See who our naturalists chose and why below:
Amy - The Whale I Adopted: K-37 Rainshadow
I adopted Rainshadow because he's one of the more recent additions to K-pod. I hope that he continues to grow and stay healthy so he can grow up strong and one day help out in increasing the populations!
Rainshadow's Story: Rainshadow is a young male orca born in 2004. He is the fourth calf of Sequim (K-12). This spunky boy has a nephew named Tika (K-33) who is three years older than him. Rainshadow stays close to his Mom and they are often seen with podmate Comet (K-38) and his Mom Spock (K-20).
Corey - The Whale I Adopted: J-42 Echo
I adopted Echo because I have had some of my best whale watching experiences with the J-16 matriline, that Echo is a part of. I enjoy her acrobatic and playful nature.
Echo’s Story: Echo was born in 2007, and is the fourth calf of Slick (J-16) and sister to Mike (J-26), Keet (J-33), and Alki (J-36). She is a very active whale, who is often seen breaching out of the water. Echo is short for ‘echolocation’, a form of whale sonar that they use to find fish and navigate through the water.
Elizabeth - The Whale I Adopted: L-79 Skana
I chose to adopt Skana because he is always seen in very close company with his little brother Solstice (L89) and his mother Spirit (L22). The boys both have open saddle patches which makes it quite easy to identify them; moreover, that they always travel together in a rather unusual trio, two males and one female. I always enjoy watching this little family unit, I guess I am just a sucker for Mama's boys!
Skana’s Story: Skana was born in 1989 to his Mom Spirit (L-22). He has a brother named Solstice (L-89); these two brothers stick close to their Mom! Skana means ‘killer demon’ or ‘supernatural power’ in the Haida language. The Haida are a native Northwest BC coastal tribe, who also use the word skana for killer whale.
Mercedes - The Whale I Adopted: J-16 Slick
The reason I picked Slick, is because she is a good Mom. I like to see her little family when we are out on the water. I also think she is very pretty!
Slick’s Story: Slick was born in 1972. She is a fantastic mother of four offspring. Her two sons are Mike (J-26) and Keet (J-33), and her two daughters are Alki (J-36) and young Echo (J-42).
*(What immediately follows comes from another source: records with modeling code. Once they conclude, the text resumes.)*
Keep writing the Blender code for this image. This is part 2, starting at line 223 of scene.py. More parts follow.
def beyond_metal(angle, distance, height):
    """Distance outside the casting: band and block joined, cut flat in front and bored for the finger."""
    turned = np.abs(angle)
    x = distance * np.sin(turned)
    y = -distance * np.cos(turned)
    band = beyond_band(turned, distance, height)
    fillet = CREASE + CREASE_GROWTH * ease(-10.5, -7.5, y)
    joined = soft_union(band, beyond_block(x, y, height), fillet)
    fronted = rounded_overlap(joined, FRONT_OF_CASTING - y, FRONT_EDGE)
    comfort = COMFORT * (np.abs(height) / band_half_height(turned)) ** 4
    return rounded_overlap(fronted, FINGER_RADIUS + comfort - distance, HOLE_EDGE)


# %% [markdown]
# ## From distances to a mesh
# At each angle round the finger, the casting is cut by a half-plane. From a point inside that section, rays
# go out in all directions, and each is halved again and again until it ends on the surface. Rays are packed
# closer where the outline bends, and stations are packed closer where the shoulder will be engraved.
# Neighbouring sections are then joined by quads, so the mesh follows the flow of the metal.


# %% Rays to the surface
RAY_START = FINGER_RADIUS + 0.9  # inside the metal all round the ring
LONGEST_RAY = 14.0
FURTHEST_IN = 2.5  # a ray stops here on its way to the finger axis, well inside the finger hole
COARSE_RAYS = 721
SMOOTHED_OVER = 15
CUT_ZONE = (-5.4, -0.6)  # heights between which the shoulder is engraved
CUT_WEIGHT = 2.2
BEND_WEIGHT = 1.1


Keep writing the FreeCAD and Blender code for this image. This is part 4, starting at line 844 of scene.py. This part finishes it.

Rachael - The Whale I Adopted: K-21 Cappuccino
I wanted to adopt Cappuccino because he is the first mature male in K-pod in a very long time, holding much promise for the Southern Resident population. He has a very distinct saddlepatch, so he is easy to identify. I have a soft spot for Cappuccino and his sister Raggedy because they are the only members left in their immediate family. I love how close they are as siblings; it reminds me of my own family!
Cappuccino’s Story: Cappuccino was born in 1986, and is the only mature male in K-pod. The only living family Cappuccino has is his sister Raggedy (K-40). He is a very impressive whale to watch with his wide dorsal fin and powerful movements.